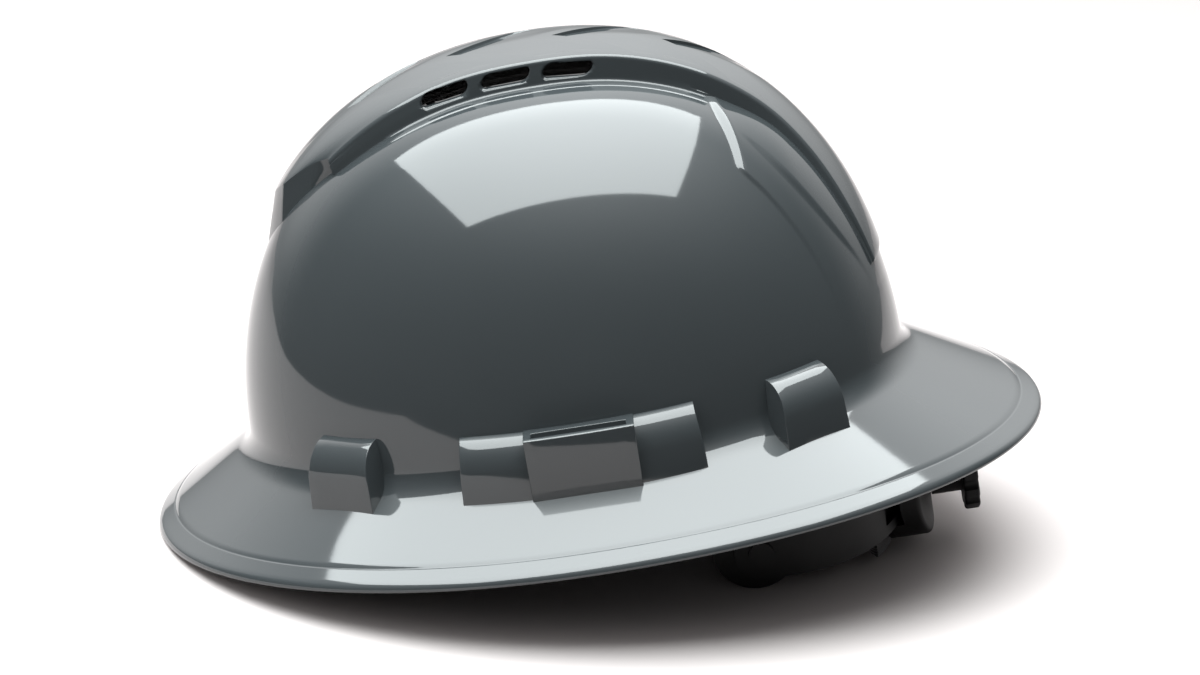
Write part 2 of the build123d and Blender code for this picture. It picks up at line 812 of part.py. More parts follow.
def screw_head_y():
    """Front of the screw heads, which sit flush in the base plate."""
    share = sqrt(1 - (screw_x / (nape_strip_x() + plate_inner - nape_bend_depth)) ** 2)
    return nape_bend_y + plate_inner * share + running_gap


def click_teeth_hole():
    """The toothed recess that the click spring turns in."""
    hole = Circle(click_tip_radius)
    half = pi * click_tip_radius / click_teeth / 2
    notch = make_face(Polyline(
        (click_tip_radius - half, -half), (click_root_radius, 0), (click_tip_radius - half, half),
        close=True))
    for number in range(click_teeth):
        hole += Rot(Z=360 * number / click_teeth) * notch
    cutter = extrude(Plane.XZ * hole, amount=-click_depth - overrun)
    return Pos(0, housing_rear_y - click_depth, -nape_drop) * cutter


def ratchet_housing():
    """The rear cover, with the strap passage, the shaft bore and the click teeth."""
    half = housing_height / 2
    body = nape_layer(straps_inner, housing_outer, -nape_drop - half, -nape_drop + half)
    body &= housing_column()
    rear = body.faces().sort_by(Axis.Y)[-1]
    body = fillet(rear.edges(), housing_edge_round)
    passage = nape_strip_height / 2 + running_gap
    body -= nape_layer(
        straps_inner - overrun / 2, straps_outer, -nape_drop - passage, -nape_drop + passage)
    body -= along_y(
        pinion_shaft_radius + bore_clearance, nape_bend_y, housing_rear_y + overrun, z=-nape_drop)
    body -= click_teeth_hole()
    for x, z in screw_spots():
        body -= along_y(screw_radius, screw_head_y(), screw_head_y() + screw_length + running_gap, x, z)
    return body


def base_plate():
    """The front plate that closes the housing towards the head."""
    half = housing_height / 2
    plate = nape_layer(plate_inner, plate_outer, -nape_drop - half, -nape_drop + half)
    plate &= housing_column()
    for x, z in screw_spots():
        head_end = screw_head_y() + screw_head_thickness
        plate -= along_y(screw_radius + bore_clearance, nape_bend_y, housing_rear_y, x, z)
        plate -= along_y(screw_head_radius + bore_clearance, nape_bend_y, head_end, x, z)
    return plate


def housing_screws():
    """Four screws from the base plate into the cover."""
    screws = Part()
    for x, z in screw_spots():
        start = screw_head_y()
        screws += along_y(screw_radius, start, start + screw_length, x, z)
        screws += along_y(screw_head_radius, start, start + screw_head_thickness, x, z)
    return screws


def pinion():
    """The toothed wheel between the two racks, with its shaft to the knob."""
    tip = pinion_pitch_radius + tooth_addendum - tooth_backlash
    root = pinion_pitch_radius - tooth_dedendum
    pitch_half = pi / pinion_teeth / 2
    face = Circle(root)
    tip_half = pitch_half / 2
    root_half = pitch_half * 3 / 2
    for number in range(pinion_teeth):
        tooth = make_face(Polyline(
            (0, -root * sin(root_half)), (root * cos(root_half), -root * sin(root_half)),
            (tip, -tip * sin(tip_half)), (tip, tip * sin(tip_half)),
            (root * cos(root_half), root * sin(root_half)), (0, root * sin(root_half)), close=True))
        face += Rot(Z=360 * number / pinion_teeth + 90) * tooth
    start = nape_bend_y + straps_inner + running_gap
    end = nape_bend_y + straps_outer - running_gap
    gear = extrude(Plane.XZ * face, amount=-(end - start))
    gear = Pos(0, start, -nape_drop) * gear
    return gear + along_y(pinion_shaft_radius, end, knob_front_y() + knob_socket_depth, z=-nape_drop)


def knob_front_y():
    """Where the knob's neck begins."""
    return housing_rear_y + running_gap


def knob_rear_y():
    """The knob's outer face."""
    return knob_front_y() + knob_neck_length + knob_thickness


def ratchet_knob():
    """The scalloped turning knob with its neck."""
    neck_end = knob_front_y() + knob_neck_length
    disc = along_y(knob_radius, neck_end, knob_rear_y(), z=-nape_drop)
    for number in range(knob_scallops):
        turn = 2 * pi * number / knob_scallops
        x, z = knob_radius * sin(turn), knob_radius * cos(turn)
        disc -= along_y(knob_scallop_radius, neck_end - overrun, knob_rear_y() + overrun, x, z - nape_drop)
    faces = disc.faces().sort_by(Axis.Y)
    disc = fillet(faces[-1].edges() + faces[0].edges(), knob_edge_round)
    knob = disc + along_y(knob_neck_radius, knob_front_y(), neck_end, z=-nape_drop)
    knob -= along_y(
        pinion_shaft_radius, knob_front_y() - overrun, knob_front_y() + knob_socket_depth, z=-nape_drop)
    head_start = knob_rear_y() - cap_screw_head_thickness - running_gap
    knob -= along_y(cap_screw_head_radius + bore_clearance, head_start, knob_rear_y() + overrun, z=-nape_drop)
    knob -= along_y(cap_screw_radius, knob_front_y(), knob_rear_y(), z=-nape_drop)
    return knob


def knob_screw():
    """The screw that holds the knob on its shaft."""
    head_start = knob_rear_y() - cap_screw_head_thickness - running_gap
    length = head_start - knob_front_y() - knob_socket_depth
    screw = along_y(
        cap_screw_head_radius, head_start, head_start + cap_screw_head_thickness, z=-nape_drop)
    return screw + along_y(cap_screw_radius, head_start - length, head_start, z=-nape_drop)


def click_spring():
    """A flat hub with two bowed arms whose noses ride over the click teeth."""
    hub = Circle(click_hub_radius) - Circle(pinion_shaft_radius + bore_clearance)
    arm_radius = click_nose_radius - click_arm_width
    ring = Circle(arm_radius) - Circle(arm_radius - click_arm_width)
    size = 2 * click_root_radius
    for side in (0, 180):
        quarter = ring & (Pos(size / 2, size / 2) * Rectangle(size, size))
        root = Pos(arm_radius - click_arm_width / 2, click_arm_width) * Rectangle(
            click_arm_width, 2 * click_arm_width)
        spoke = Pos((click_hub_radius + arm_radius) / 2, click_arm_width / 2) * Rectangle(
            arm_radius - click_hub_radius + click_arm_width, click_arm_width)
        nose = Pos(0, click_nose_radius - click_arm_width) * Circle(click_arm_width)
        hub += Rot(Z=side) * (quarter + root + spoke + nose)
    start = housing_rear_y - click_depth + running_gap
    spring = extrude(Plane.XZ * hub, amount=-click_spring_thickness)
    return Pos(0, start, -nape_drop) * spring


def nape_pad():
    """The soft pad in front of the base plate."""
    outer = plate_inner - soft_clearance
    inner = outer - nape_pad_thickness
    half = nape_pad_height / 2
    pad = nape_layer(inner, outer, -nape_drop - half, -nape_drop + half)
    size = 4 * dome_half_length
    pad &= Box(2 * nape_pad_half_width, size, size)
    return fillet(pad.edges(), nape_pad_round)


# How the hat lies: the front lip and the two lobes touch the table
def resting_lean():
    """Lean in radians that brings the front lip and the lobes to one level."""
    slope = radians(brim_slope_angle)
    lip_y = -(dome_half_length + brim_front_reach) + lip_round
    under = slope_drop(brim_front_reach - lip_round) + shell_wall / cos(slope)
    lip_z = -under + lip_round / cos(slope)
    along = lobe_centre_y - lip_y
    drop = lobe_centre_drop + lip_z
    return atan2(drop, along) + asin((lobe_radius - lip_round) / hypot(along, drop))


def table_height(lean):
    """Height of the table under the hat's origin, measured across the lean."""
    return lobe_centre_y * sin(lean) - lobe_centre_drop * cos(lean) - lobe_radius


pieces = {"shell": hard_hat_shell()}
for key_name, key_angle in key_angles().items():
    pieces["key_" + key_name] = rim_place(key_angle) * suspension_key()
pieces["crown_strap_lower"] = crown_strap("front_left", "rear_right", strap_crown_height)
pieces["crown_strap_upper"] = crown_strap(
    "front_right", "rear_left", strap_crown_height + strap_thickness + strap_crossing_gap)
pieces["headband"] = headband()
pieces["brow_pad"] = brow_pad()
pieces["rivet_left"] = pivot_rivet()
pieces["rivet_right"] = mirror(pivot_rivet(), about=Plane.YZ)
pieces["nape_strap_left"] = left_nape_strap()
pieces["nape_strap_right"] = right_nape_strap()
pieces["ratchet_housing"] = ratchet_housing()
pieces["ratchet_base_plate"] = base_plate()
pieces["housing_screws"] = housing_screws()
pieces["nape_pad"] = nape_pad()
pieces["pinion"] = pinion()
pieces["click_spring"] = click_spring()
pieces["ratchet_knob"] = ratchet_knob()
pieces["knob_screw"] = knob_screw()

lean = resting_lean()
leaned = Pos(0, 0, -table_height(lean)) * Rot(X=degrees(lean))
shell_box = (leaned * pieces["shell"]).bounding_box()
centre_y = (shell_box.min.Y + shell_box.max.Y) / 2
standing = Pos(0, -centre_y, 0) * leaned

os.makedirs("parts", exist_ok=True)
for name, piece in pieces.items():
    export_step(standing * piece, f"parts/{name}.step")
print("lean", round(degrees(lean), 3), "table", round(table_height(lean), 3), "centre", round(centre_y, 3))
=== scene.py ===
# %% [markdown]
# # A full brim hard hat on a white table
# A safety helmet is one thin moulding: an oval dome that turns into a brim. It could be sculpted, or
# modelled by hand from a cage of polygons. This lesson works it out from formulas instead, because
# every edge then stays smooth and can be moved by one number. It adds the raised crest and the side
# blocks, and then dresses the suspension inside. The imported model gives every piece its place, so it
# is loaded first.

# %% Load the frame
import json

import bmesh
import bpy
import numpy as np
from mathutils import Matrix, Vector

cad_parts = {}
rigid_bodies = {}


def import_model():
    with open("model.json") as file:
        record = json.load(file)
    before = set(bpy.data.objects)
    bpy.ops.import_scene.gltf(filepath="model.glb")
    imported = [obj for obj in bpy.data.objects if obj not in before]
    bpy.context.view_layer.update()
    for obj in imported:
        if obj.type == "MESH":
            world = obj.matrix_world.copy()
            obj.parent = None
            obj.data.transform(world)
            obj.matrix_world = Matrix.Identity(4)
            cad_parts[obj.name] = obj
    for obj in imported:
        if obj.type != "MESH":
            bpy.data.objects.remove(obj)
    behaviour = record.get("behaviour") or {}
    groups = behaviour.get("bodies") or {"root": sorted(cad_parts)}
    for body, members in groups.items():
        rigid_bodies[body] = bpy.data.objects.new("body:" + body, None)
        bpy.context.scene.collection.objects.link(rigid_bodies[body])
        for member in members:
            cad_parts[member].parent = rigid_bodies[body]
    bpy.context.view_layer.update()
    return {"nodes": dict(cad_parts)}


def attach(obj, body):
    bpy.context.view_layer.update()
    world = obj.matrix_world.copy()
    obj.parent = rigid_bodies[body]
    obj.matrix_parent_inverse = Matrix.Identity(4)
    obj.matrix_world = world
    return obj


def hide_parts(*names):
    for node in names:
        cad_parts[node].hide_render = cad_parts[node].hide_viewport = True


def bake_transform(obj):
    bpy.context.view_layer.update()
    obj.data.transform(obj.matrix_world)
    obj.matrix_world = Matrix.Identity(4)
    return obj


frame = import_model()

for leftover in [o for o in bpy.data.objects if o.name in ("Cube", "Light", "Camera")]:
    bpy.data.objects.remove(leftover)

# %% [markdown]
# The formulas are written in the hat's own frame, in millimetres: crown up, the wearer looking along
# -Y. The hat lies leaning on its front lip. Each object could be turned by itself, but a finished piece
# has to keep its place in its mesh, so one function leans every point and turns it to metres.

# %% From the hat's frame to the table
LEAN = np.radians(10.568)
TABLE = -55.497
CENTRE = 9.138
UP = np.array((0.0, 0.0, 1.0))


def lean_turn(v):
    """Directions leaned about X: new y = y cos - z sin, new z = y sin + z cos, x as it was."""
    v = np.asarray(v, float)
    y, z = v[..., 1], v[..., 2]
    return np.stack((v[..., 0], y * np.cos(LEAN) - z * np.sin(LEAN), y * np.sin(LEAN) + z * np.cos(LEAN)), -1)


def to_table(points):
    """Hat frame millimetres to table metres: lean, then shift so that the hat stands on the table."""
    return (lean_turn(points) - np.array((0.0, CENTRE, TABLE))) / 1000


print("the hat leans", round(float(np.degrees(LEAN)), 2), "degrees")

# %% [markdown]
# Every new piece is a grid of points made as whole arrays. A grid could also be drawn as a surface
# object, but a mesh keeps full control of where its rows lie. These helpers join a grid into quads,
# turn the normals out and give the piece its body and smooth shading up to a chosen angle.

# %% Mesh helpers


def quads(rows, cols, wrap=False):
    """Corner numbers of the quads of a rows by cols grid; wrap joins the last column to the first."""
    i = np.arange(rows - 1)[:, None]
    j = np.arange(cols if wrap else cols - 1)[None, :]
    k = (j + 1) % cols
    return np.stack((i * cols + j, i * cols + k, (i + 1) * cols + k, (i + 1) * cols + j), -1)


def tube_faces(rings, count, reverse_last=False):
    """Faces of a closed tube of rings with count points each: the quads round it, and a flat end on both."""
    last = list(range((rings - 1) * count, rings * count))
    return (quads(rings, count, wrap=True).reshape(-1, 4).tolist()
            + [list(range(count)), last[::-1] if reverse_last else last])


def shade(mesh, sharp):
    """Smooth shading, with edges kept sharp that bend by more than an angle in degrees."""
    mesh.shade_smooth()
    mesh.set_sharp_from_angle(angle=np.radians(sharp))


def make_piece(name, points, faces, body, sharp=38.0, table=True):
    """A mesh object from hat frame points with outward normals; with a body, it rides on that body."""
    mesh = bpy.data.meshes.new(name)
    place = to_table(points.reshape(-1, 3)) if table else points.reshape(-1, 3)
    mesh.from_pydata(place.tolist(), [], faces)
    tidy = bmesh.new()
    tidy.from_mesh(mesh)
    loose = [v for v in tidy.verts if not v.link_faces]
    bmesh.ops.delete(tidy, geom=loose, context="VERTS")
    bmesh.ops.recalc_face_normals(tidy, faces=tidy.faces)
    tidy.to_mesh(mesh)
    tidy.free()
    shade(mesh, sharp)
    piece = bpy.data.objects.new(name, mesh)
    bpy.context.scene.collection.objects.link(piece)
    if body:
        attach(piece, body)
    return piece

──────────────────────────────

#### Problem:
Start with the line that holds "lean = resting_lean()" and finish with the line that holds "imported = [obj". Transcribe each line in between exactly, and those two as well.

#### Worked answer:
lean = resting_lean()
leaned = Pos(0, 0, -table_height(lean)) * Rot(X=degrees(lean))
shell_box = (leaned * pieces["shell"]).bounding_box()
centre_y = (shell_box.min.Y + shell_box.max.Y) / 2
standing = Pos(0, -centre_y, 0) * leaned

os.makedirs("parts", exist_ok=True)
for name, piece in pieces.items():
    export_step(standing * piece, f"parts/{name}.step")
print("lean", round(degrees(lean), 3), "table", round(table_height(lean), 3), "centre", round(centre_y, 3))
=== scene.py ===
# %% [markdown]
# # A full brim hard hat on a white table
# A safety helmet is one thin moulding: an oval dome that turns into a brim. It could be sculpted, or
# modelled by hand from a cage of polygons. This lesson works it out from formulas instead, because
# every edge then stays smooth and can be moved by one number. It adds the raised crest and the side
# blocks, and then dresses the suspension inside. The imported model gives every piece its place, so it
# is loaded first.

# %% Load the frame
import json

import bmesh
import bpy
import numpy as np
from mathutils import Matrix, Vector

cad_parts = {}
rigid_bodies = {}


def import_model():
    with open("model.json") as file:
        record = json.load(file)
    before = set(bpy.data.objects)
    bpy.ops.import_scene.gltf(filepath="model.glb")
    imported = [obj for obj in bpy.data.objects if obj not in before]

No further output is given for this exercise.